Decision automation and the role of AI-assisted review
Not every compliance decision should be automated, but many should be. Rules-based decisions are ideal candidates: whether a document is required, whether a renewal date is approaching, whether a subcontractor can move from pending to approved, or whether an exception requires legal review. These decisions reduce manual effort and improve consistency when encoded in policy-driven workflows.
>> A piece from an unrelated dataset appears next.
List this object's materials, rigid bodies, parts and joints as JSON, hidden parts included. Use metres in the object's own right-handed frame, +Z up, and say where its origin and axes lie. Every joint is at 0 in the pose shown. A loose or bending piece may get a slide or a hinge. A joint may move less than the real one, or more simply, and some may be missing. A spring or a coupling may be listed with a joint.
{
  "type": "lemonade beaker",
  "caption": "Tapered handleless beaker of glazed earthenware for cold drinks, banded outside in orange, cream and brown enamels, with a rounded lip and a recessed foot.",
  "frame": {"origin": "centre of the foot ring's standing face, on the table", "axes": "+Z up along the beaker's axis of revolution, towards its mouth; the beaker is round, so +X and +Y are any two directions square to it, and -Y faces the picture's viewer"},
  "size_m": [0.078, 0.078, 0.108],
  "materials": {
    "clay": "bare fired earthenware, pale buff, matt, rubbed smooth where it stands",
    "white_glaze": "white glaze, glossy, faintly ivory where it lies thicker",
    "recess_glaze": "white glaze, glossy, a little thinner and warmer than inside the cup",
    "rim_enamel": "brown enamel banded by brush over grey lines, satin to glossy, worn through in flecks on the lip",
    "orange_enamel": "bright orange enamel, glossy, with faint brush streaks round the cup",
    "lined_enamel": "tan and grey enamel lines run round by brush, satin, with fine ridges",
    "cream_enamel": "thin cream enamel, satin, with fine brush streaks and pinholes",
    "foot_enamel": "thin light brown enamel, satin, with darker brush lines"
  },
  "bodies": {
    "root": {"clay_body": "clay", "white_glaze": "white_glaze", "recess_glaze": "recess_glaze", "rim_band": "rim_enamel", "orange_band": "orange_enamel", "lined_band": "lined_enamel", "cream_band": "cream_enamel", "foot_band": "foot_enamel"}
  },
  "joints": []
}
AI-assisted Automation becomes relevant when document interpretation or exception triage creates bottlenecks. For example, AI Copilots can help reviewers summarize submitted insurance certificates, identify missing fields, classify document types or draft follow-up requests. In more advanced environments, Agentic AI can coordinate multi-step review tasks under human oversight, especially when paired with retrieval from approved policy documents through RAG. However, executives should treat AI as an augmentation layer, not a compliance authority. Final accountability for high-risk approvals should remain with designated business owners, and governance should define where AI recommendations are allowed, logged and reviewed.
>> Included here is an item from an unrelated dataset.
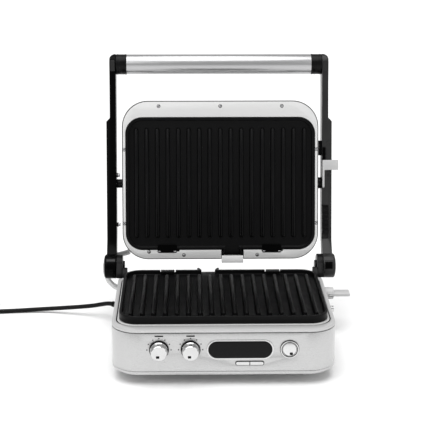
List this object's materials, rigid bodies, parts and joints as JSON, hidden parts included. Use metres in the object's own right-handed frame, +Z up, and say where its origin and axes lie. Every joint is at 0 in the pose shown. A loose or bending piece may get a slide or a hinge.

Common implementation mistakes that undermine ROI
- Automating local workarounds before defining an enterprise compliance model
- Treating document collection as the goal instead of enforcing operational controls tied to compliance status
- Embedding policy logic in custom code that business teams cannot govern or update
- Ignoring exception management, which leads to shadow approvals outside the system
- Launching without observability, audit trails and escalation ownership
- Overusing AI for decisions that require legal, contractual or safety accountability
These mistakes usually stem from a narrow project mindset. Construction compliance automation should be designed as a repeatable enterprise capability. That means governance boards, process owners, architecture standards and measurable control outcomes. The strongest ROI comes when automation reduces both administrative effort and operational exposure, not when it merely digitizes forms.
How to evaluate business ROI without relying on vanity metrics
Executives should evaluate ROI across four dimensions: risk reduction, cycle-time improvement, labor efficiency and decision quality. Risk reduction includes fewer expired documents, fewer unauthorized mobilizations and stronger audit readiness. Cycle-time improvement includes faster subcontractor onboarding and fewer project delays caused by missing approvals. Labor efficiency includes less manual follow-up, less duplicate data entry and fewer status meetings. Decision quality improves when project teams act on current compliance status rather than outdated spreadsheets.
| ROI Dimension | What to Measure | Why It Matters |
|---|---|---|
| Risk Reduction | Expired documents, exception aging, blocked transactions, audit findings | Shows whether automation is strengthening control effectiveness |
| Cycle Time | Time from subcontractor invitation to approved status | Indicates impact on project readiness and mobilization speed |
| Labor Efficiency | Manual touches per subcontractor, reminder volume, rework rates | Reveals whether administrative burden is actually decreasing |
| Decision Quality | Accuracy of compliance status, timeliness of escalations, policy adherence | Connects automation to operational confidence and governance |
A mature program also links compliance automation to broader digital transformation goals. When subcontractor governance is standardized, procurement, project controls, finance and executive reporting all benefit from cleaner master data and more reliable workflow orchestration. That is where enterprise value compounds.
Deployment recommendations for scalable and resilient operations
For enterprise environments, architecture decisions should support resilience, security and change management from the start. Cloud-native Architecture can be appropriate when the organization needs elasticity, regional deployment options and stronger operational standardization. Kubernetes and Docker may be relevant for teams running containerized integration services or workflow components at scale, while PostgreSQL and Redis can support transactional and performance requirements where they are part of the chosen platform design. These technologies matter only if they align with the operating model and supportability expectations of the business.
Many organizations underestimate the operational burden of running automation in production. Compliance workflows are business-critical controls, so uptime, backup strategy, access governance, patching, observability and incident response all matter. This is one reason managed operating models are gaining traction. A partner-first provider such as SysGenPro can support ERP partners, MSPs and system integrators with white-label platform and managed cloud services that reduce infrastructure distraction while preserving implementation ownership and customer relationships.
Future trends executives should plan for now
The next phase of construction workflow automation will move beyond static compliance tracking toward adaptive operational governance. More organizations will connect compliance status to downstream execution controls in real time, including procurement release, payment workflows, site access and project readiness dashboards. AI-assisted review will improve document triage and exception handling, but governance expectations will also rise. Leaders should expect stronger demand for explainability, approval traceability and policy version control.
Another important trend is convergence between operational intelligence and workflow orchestration. Instead of reviewing compliance after the fact, executives will increasingly monitor leading indicators such as concentration of expiring documents by trade, recurring exception patterns by region and bottlenecks by reviewer group. This shifts compliance from reactive administration to proactive risk management. The organizations that benefit most will be those that treat automation architecture as a strategic operating model decision, not a departmental software purchase.
Executive Conclusion
Standardizing subcontractor compliance is not primarily a document problem. It is a workflow architecture problem with direct implications for risk, project readiness, governance and scalability. Construction firms that rely on manual coordination may preserve local flexibility, but they also inherit inconsistent controls, delayed decisions and limited visibility. A business-first automation architecture replaces that fragmentation with policy-driven workflows, event-based orchestration, integrated operational controls and measurable accountability.
For CIOs, CTOs, enterprise architects and transformation leaders, the recommendation is clear: define the enterprise compliance model first, automate decision points second and integrate operational enforcement third. Use Odoo where it strengthens process continuity across documents, approvals, purchasing, projects and finance. Add AI-assisted review only where it improves throughput without weakening accountability. And ensure the production operating model is governed, observable and supportable. That is how construction workflow automation delivers durable business value rather than another layer of administrative technology.